Oil companies like our work when it shines, but heaven help you, if you are union and screw something up! Over the years, there have been some pretty sharp nonunion entities come into existence too. But the ones that are sharp, stay small so that they can reduce their liabilty "should things go south". Then there is "native preference" clauses, and that is another whole seperate issue...


----------



## retired 7373 (Feb 28, 2009)

Rockyd said:


> Hey clown, she had an 80% positive popularity rating as governor, and worked for the people. Unlike Obummer, who is high on socialism, she is supportive of freedom and capitalism.
> 
> The Palin's made their money the old-fashioned way - commercial fishing, oil, and some smart real estate plays. She has actually ran a business, a town, and a state.
> 
> ...


 
Hey clown, I asked a simple question. Its obvious you like her. I thnk she would be a diaster for the United States and hate the thought of her having her fingers on the nuclear trigger. Her husband got his money the honest way, how much did she steal from the state.
It does not matter sarah will never be in another political office. Its great you like her so much


----------



## sparks134 (Jan 30, 2009)

thanks to david letterman!


----------



## miller_elex (Jan 25, 2008)

Rockyd said:


> she (Palin) had an 80% positive popularity rating as governor, and worked for the people.


She would probably be a great friend of the trades and the working man. Not all republicans can be painted with the same brush. Its too bad that anybody who comes along also brings Wall Street with them to the Whitehouse.


----------



## Rockyd (Apr 22, 2007)

> Not all republicans can be painted with the same brush.


Good analogy.

Thanks Miller, Her roots are not necissarily all that republican. She has some very independent roots going back to association with people from the AIP (Alaska Independence Party). She has also taken the the head of the Alaskan Republican Party to task, cost him to resign his job, and a $12,000 fine. She goes to bat for the the people who elected her, not one to roll over and be a party hack. 

She kept our state busy, and the a "trust but verify", attitude with the oil companies. That is as much as I can hope for, from any politician, regardless of their stripes.

Heading to work in 10 minutes - snow on the ground, and somewhere in the 20's this morning...gonna get a whole lot colder!


----------



## Shado (Jan 1, 2009)

Rockyd said:


> Heading to work in 10 minutes - snow on the ground, and somewhere in the 20's this morning...gonna get a whole lot colder!


Man...that sucks Rocky


----------



## Rockyd (Apr 22, 2007)

To the OP,

We are at a crossroads, and it's all about a gas line. So keep your contacts alive. *IF* we get a gasline, there will be lots of work, and mega-overtime. the whole state is riding on the bet... Hopefully it's it's just a matter of time.

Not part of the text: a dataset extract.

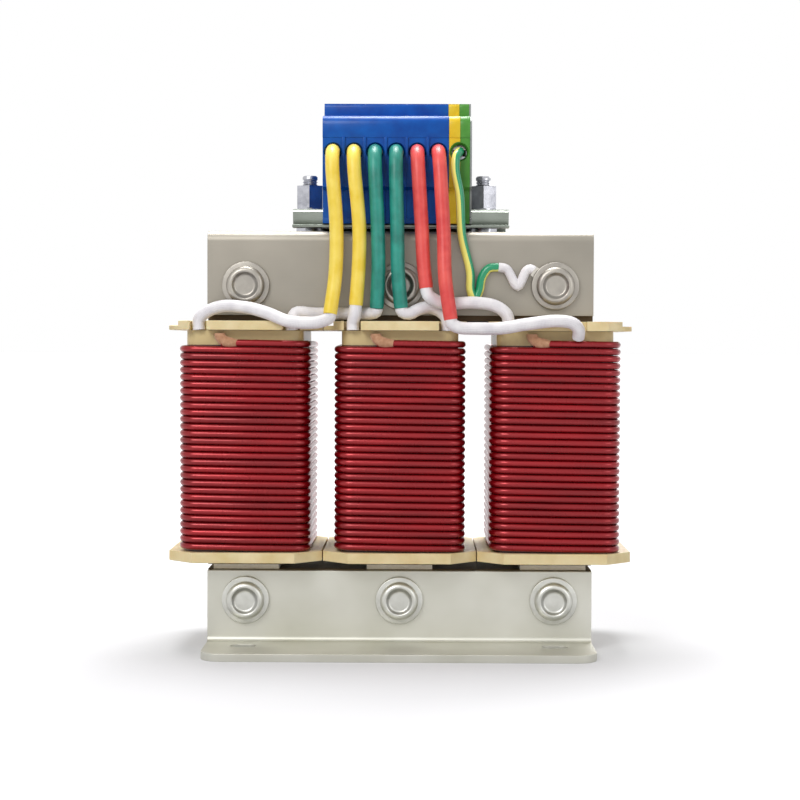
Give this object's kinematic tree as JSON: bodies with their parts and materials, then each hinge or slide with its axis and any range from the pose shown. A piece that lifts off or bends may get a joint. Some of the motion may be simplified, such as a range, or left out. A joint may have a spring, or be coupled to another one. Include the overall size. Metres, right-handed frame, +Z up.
{
  "type": "three-phase iron-core reactor",
  "caption": "Iron-core line reactor with wound coils on cream bobbins, sheet steel feet and channel, and a screw terminal strip on a rail.",
  "frame": {"origin": "centre of the footprint on the mounting plane", "axes": "+Z up, +X along the core to the earth terminal's side, the leads face -Y"},
  "size_m": [0.1794, 0.108, 0.2145],
  "materials": {
    "core_steel": "varnished lamination edges",
    "spacer_white": "off-white insulating board and tube",
    "winding_wrap": "varnished insulation wrap over copper",
    "enamel_red": "red enamelled copper wire",
    "bracket_steel": "zinc plated sheet steel",
    "zinc_hardware": "bright zinc",
    "bobbin_cream": "cream moulded nylon",
    "rail_steel": "zinc plated, weathered",
    "terminal_blue": "blue polyamide",
    "terminal_yellow": "yellow polyamide",
    "terminal_green": "green polyamide",
    "end_plate_grey": "blue polyamide",
    "tinned_copper": "tinned copper",
    "sleeve_yellow": "soft coloured sleeving",
    "sleeve_green": "soft coloured sleeving",
    "sleeve_red": "soft coloured sleeving",
    "sleeve_white": "white braided glass sleeving",
    "earth_insulation": "green and yellow striped insulation"
  },
  "bodies": {
    "frame": {"core_e_stack": "core_steel", "core_yoke_stack": "core_steel", "gap_spacers": "spacer_white", "bobbin_left": "bobbin_cream", "bobbin_middle": "bobbin_cream", "bobbin_right": "bobbin_cream", "inner_windings": "winding_wrap", "outer_winding_left": "enamel_red", "outer_winding_middle": "enamel_red", "outer_winding_right": "enamel_red", "top_channel": "bracket_steel", "front_foot": "bracket_steel", "rear_foot": "bracket_steel", "clamp_bolts": "zinc_hardware", "clamp_washers": "zinc_hardware", "clamp_nuts": "zinc_hardware", "bolt_sleeves": "spacer_white", "din_rail": "rail_steel", "rail_studs": "zinc_hardware", "rail_spacers": "zinc_hardware", "rail_nuts": "zinc_hardware", "phase_terminals": "terminal_blue", "earth_terminal_yellow": "terminal_yellow", "earth_terminal_green": "terminal_green", "end_plate": "end_plate_grey", "current_bars": "tinned_copper", "conductor_ends": "tinned_copper", "yellow_sleeves": "sleeve_yellow", "green_sleeves": "sleeve_green", "red_sleeves": "sleeve_red", "white_sleeves": "sleeve_white", "earth_lead": "earth_insulation"},
    "front_screw_1_body": {"front_screw_1": "zinc_hardware"},
    "front_clamp_1_body": {"front_clamp_1": "zinc_hardware"},
    "front_screw_2_body": {"front_screw_2": "zinc_hardware"},
    "front_clamp_2_body": {"front_clamp_2": "zinc_hardware"},
    "front_screw_3_body": {"front_screw_3": "zinc_hardware"},
    "front_clamp_3_body": {"front_clamp_3": "zinc_hardware"},
    "front_screw_4_body": {"front_screw_4": "zinc_hardware"},
    "front_clamp_4_body": {"front_clamp_4": "zinc_hardware"},
    "front_screw_5_body": {"front_screw_5": "zinc_hardware"},
    "front_clamp_5_body": {"front_clamp_5": "zinc_hardware"},
    "front_screw_6_body": {"front_screw_6": "zinc_hardware"},
    "front_clamp_6_body": {"front_clamp_6": "zinc_hardware"},
    "front_screw_7_body": {"front_screw_7": "zinc_hardware"},
    "front_clamp_7_body": {"front_clamp_7": "zinc_hardware"},
    "rear_screw_1_body": {"rear_screw_1": "zinc_hardware"},
    "rear_clamp_1_body": {"rear_clamp_1": "zinc_hardware"},
    "rear_screw_2_body": {"rear_screw_2": "zinc_hardware"},
    "rear_clamp_2_body": {"rear_clamp_2": "zinc_hardware"},
    "rear_screw_3_body": {"rear_screw_3": "zinc_hardware"},
    "rear_clamp_3_body": {"rear_clamp_3": "zinc_hardware"},
    "rear_screw_4_body": {"rear_screw_4": "zinc_hardware"},
    "rear_clamp_4_body": {"rear_clamp_4": "zinc_hardware"},
    "rear_screw_5_body": {"rear_screw_5": "zinc_hardware"},
    "rear_clamp_5_body": {"rear_clamp_5": "zinc_hardware"},
    "rear_screw_6_body": {"rear_screw_6": "zinc_hardware"},
    "rear_clamp_6_body": {"rear_clamp_6": "zinc_hardware"},
    "rear_screw_7_body": {"rear_screw_7": "zinc_hardware"},
    "rear_clamp_7_body": {"rear_clamp_7": "zinc_hardware"}
  },
  "joints": [
    {"name": "front_screw_1_turn", "type": "hinge", "parent": "frame", "child": "front_screw_1_body", "pos_m": [-0.0264, -0.0125, 0.2045], "axis": [0, 0, 1], "range_deg": [0, 1800]},
    {"name": "front_clamp_1_slide", "type": "slide", "parent": "frame", "child": "front_clamp_1_body", "axis": [0, 0, 1], "range_m": [-0.0035, 0]},
    {"name": "front_screw_2_turn", "type": "hinge", "parent": "frame", "child": "front_screw_2_body", "pos_m": [-0.0182, -0.0125, 0.2045], "axis": [0, 0, 1], "range_deg": [0, 1800]},
    {"name": "front_clamp_2_slide", "type": "slide", "parent": "frame", "child": "front_clamp_2_body", "axis": [0, 0, 1], "range_m": [-0.0035, 0]},
    {"name": "front_screw_3_turn", "type": "hinge", "parent": "frame", "child": "front_screw_3_body", "pos_m": [-0.01, -0.0125, 0.2045], "axis": [0, 0, 1], "range_deg": [0, 1800]},
    {"name": "front_clamp_3_slide", "type": "slide", "parent": "frame", "child": "front_clamp_3_body", "axis": [0, 0, 1], "range_m": [-0.0035, 0]},
    {"name": "front_screw_4_turn", "type": "hinge", "parent": "frame", "child": "front_screw_4_body", "pos_m": [-0.0018, -0.0125, 0.2045], "axis": [0, 0, 1], "range_deg": [0, 1800]},
    {"name": "front_clamp_4_slide", "type": "slide", "parent": "frame", "child": "front_clamp_4_body", "axis": [0, 0, 1], "range_m": [-0.0035, 0]},
    {"name": "front_screw_5_turn", "type": "hinge", "parent": "frame", "child": "front_screw_5_body", "pos_m": [0.0064, -0.0125, 0.2045], "axis": [0, 0, 1], "range_deg": [0, 1800]},
    {"name": "front_clamp_5_slide", "type": "slide", "parent": "frame", "child": "front_clamp_5_body", "axis": [0, 0, 1], "range_m": [-0.0035, 0]},
    {"name": "front_screw_6_turn", "type": "hinge", "parent": "frame", "child": "front_screw_6_body", "pos_m": [0.0146, -0.0125, 0.2045], "axis": [0, 0, 1], "range_deg": [0, 1800]},
    {"name": "front_clamp_6_slide", "type": "slide", "parent": "frame", "child": "front_clamp_6_body", "axis": [0, 0, 1], "range_m": [-0.0035, 0]},
    {"name": "front_screw_7_turn", "type": "hinge", "parent": "frame", "child": "front_screw_7_body", "pos_m": [0.0228, -0.0125, 0.2045], "axis": [0, 0, 1], "range_deg": [0, 1800]},
    {"name": "front_clamp_7_slide", "type": "slide", "parent": "frame", "child": "front_clamp_7_body", "axis": [0, 0, 1], "range_m": [-0.0035, 0]},
    {"name": "rear_screw_1_turn", "type": "hinge", "parent": "frame", "child": "rear_screw_1_body", "pos_m": [-0.0264, 0.0125, 0.2045], "axis": [0, 0, 1], "range_deg": [-1800, 0]},
    {"name": "rear_clamp_1_slide", "type": "slide", "parent": "frame", "child": "rear_clamp_1_body", "axis": [0, 0, 1], "range_m": [0, 0.0035]},
    {"name": "rear_screw_2_turn", "type": "hinge", "parent": "frame", "child": "rear_screw_2_body", "pos_m": [-0.0182, 0.0125, 0.2045], "axis": [0, 0, 1], "range_deg": [-1800, 0]},
    {"name": "rear_clamp_2_slide", "type": "slide", "parent": "frame", "child": "rear_clamp_2_body", "axis": [0, 0, 1], "range_m": [0, 0.0035]},
    {"name": "rear_screw_3_turn", "type": "hinge", "parent": "frame", "child": "rear_screw_3_body", "pos_m": [-0.01, 0.0125, 0.2045], "axis": [0, 0, 1], "range_deg": [-1800, 0]},
    {"name": "rear_clamp_3_slide", "type": "slide", "parent": "frame", "child": "rear_clamp_3_body", "axis": [0, 0, 1], "range_m": [0, 0.0035]},
    {"name": "rear_screw_4_turn", "type": "hinge", "parent": "frame", "child": "rear_screw_4_body", "pos_m": [-0.0018, 0.0125, 0.2045], "axis": [0, 0, 1], "range_deg": [-1800, 0]},
    {"name": "rear_clamp_4_slide", "type": "slide", "parent": "frame", "child": "rear_clamp_4_body", "axis": [0, 0, 1], "range_m": [0, 0.0035]},
    {"name": "rear_screw_5_turn", "type": "hinge", "parent": "frame", "child": "rear_screw_5_body", "pos_m": [0.0064, 0.0125, 0.2045], "axis": [0, 0, 1], "range_deg": [-1800, 0]},
    {"name": "rear_clamp_5_slide", "type": "slide", "parent": "frame", "child": "rear_clamp_5_body", "axis": [0, 0, 1], "range_m": [0, 0.0035]},
    {"name": "rear_screw_6_turn", "type": "hinge", "parent": "frame", "child": "rear_screw_6_body", "pos_m": [0.0146, 0.0125, 0.2045], "axis": [0, 0, 1], "range_deg": [-1800, 0]},
    {"name": "rear_clamp_6_slide", "type": "slide", "parent": "frame", "child": "rear_clamp_6_body", "axis": [0, 0, 1], "range_m": [0, 0.0035]},
    {"name": "rear_screw_7_turn", "type": "hinge", "parent": "frame", "child": "rear_screw_7_body", "pos_m": [0.0228, 0.0125, 0.2045], "axis": [0, 0, 1], "range_deg": [-1800, 0]},
    {"name": "rear_clamp_7_slide", "type": "slide", "parent": "frame", "child": "rear_clamp_7_body", "axis": [0, 0, 1], "range_m": [0, 0.0035]}
  ],
  "couplings": [
    {"joint": "front_screw_1_turn", "follows": "front_clamp_1_slide", "rad_per_m": -8976},
    {"joint": "front_screw_2_turn", "follows": "front_clamp_2_slide", "rad_per_m": -8976},
    {"joint": "front_screw_3_turn", "follows": "front_clamp_3_slide", "rad_per_m": -8976},
    {"joint": "front_screw_4_turn", "follows": "front_clamp_4_slide", "rad_per_m": -8976},
    {"joint": "front_screw_5_turn", "follows": "front_clamp_5_slide", "rad_per_m": -8976},
    {"joint": "front_screw_6_turn", "follows": "front_clamp_6_slide", "rad_per_m": -8976},
    {"joint": "front_screw_7_turn", "follows": "front_clamp_7_slide", "rad_per_m": -8976},
    {"joint": "rear_screw_1_turn", "follows": "rear_clamp_1_slide", "rad_per_m": -8976},
    {"joint": "rear_screw_2_turn", "follows": "rear_clamp_2_slide", "rad_per_m": -8976},
    {"joint": "rear_screw_3_turn", "follows": "rear_clamp_3_slide", "rad_per_m": -8976},
    {"joint": "rear_screw_4_turn", "follows": "rear_clamp_4_slide", "rad_per_m": -8976},
    {"joint": "rear_screw_5_turn", "follows": "rear_clamp_5_slide", "rad_per_m": -8976},
    {"joint": "rear_screw_6_turn", "follows": "rear_clamp_6_slide", "rad_per_m": -8976},
    {"joint": "rear_screw_7_turn", "follows": "rear_clamp_7_slide", "rad_per_m": -8976}
  ]
}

Your timing/perception is good !

Right now, not working for my favorite contractor, but it pays the bills, and am greatful to be busy this winter (providing we don't shut down for some unforseable problem - like funding).


----------



## miller_elex (Jan 25, 2008)

Rockyd said:


> *IF* we get a gasline, there will be lots of work, and mega-overtime.

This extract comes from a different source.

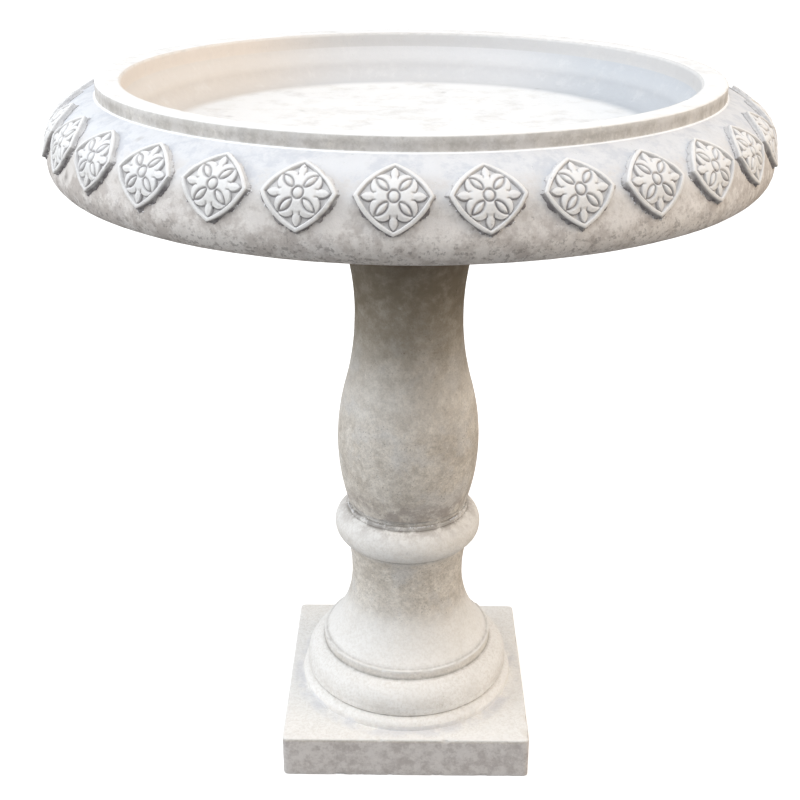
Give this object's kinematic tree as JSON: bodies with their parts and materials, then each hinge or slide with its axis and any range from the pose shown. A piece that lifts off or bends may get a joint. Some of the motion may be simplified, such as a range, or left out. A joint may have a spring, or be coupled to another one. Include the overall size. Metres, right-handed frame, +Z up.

As in the NG pipeline? Is that going to be out of Valdez? We have been waiting on an LNG terminal and pipelines down here, but nobody wants it to go in, because it is just to feed California. Don't get me wrong though, you can never go wrong building common sense infrastructure for energy and transportation.

I would like to see the gold mines open back up, now that the dollar is low and gold is so high in price.


----------



## westernexplorer (Jun 20, 2009)

Palin, Bush, Obama, Clinton, McCain, all bow down to there corporate pay masters and do nothing but let industry write all the rules and regulations for themselves. Palin's way of taking on the oil companies was to ask them what they wanted and then give it to them....WOW. That is leadership. But she can gut a moose....

The United Corporations of America, control everything, from who get elected to congress to the very news stories that get reported.

If your interested in finding the truth....TURN OFF YOUR RADIO. 

Watch a YOUTUBE clip of Congressman Grayson asking the CEO of Citi Group Corp about the TARP bailout money they recieved....and listen to the anwser for yourself......I warn you though......You will not here anything like this from Glenn Beck, Rush Limbagh, Sean Hannity or any of the Republican's or Conservatives who CLAIM to care so much about the taxpayers...... Taxpayers carried 90% of the loses and Citi Group was given 100% of the profits.....Thats Good Republican Government.....

By the way, the Obama Bailout that came later for the Auto Industry is just as bad........


----------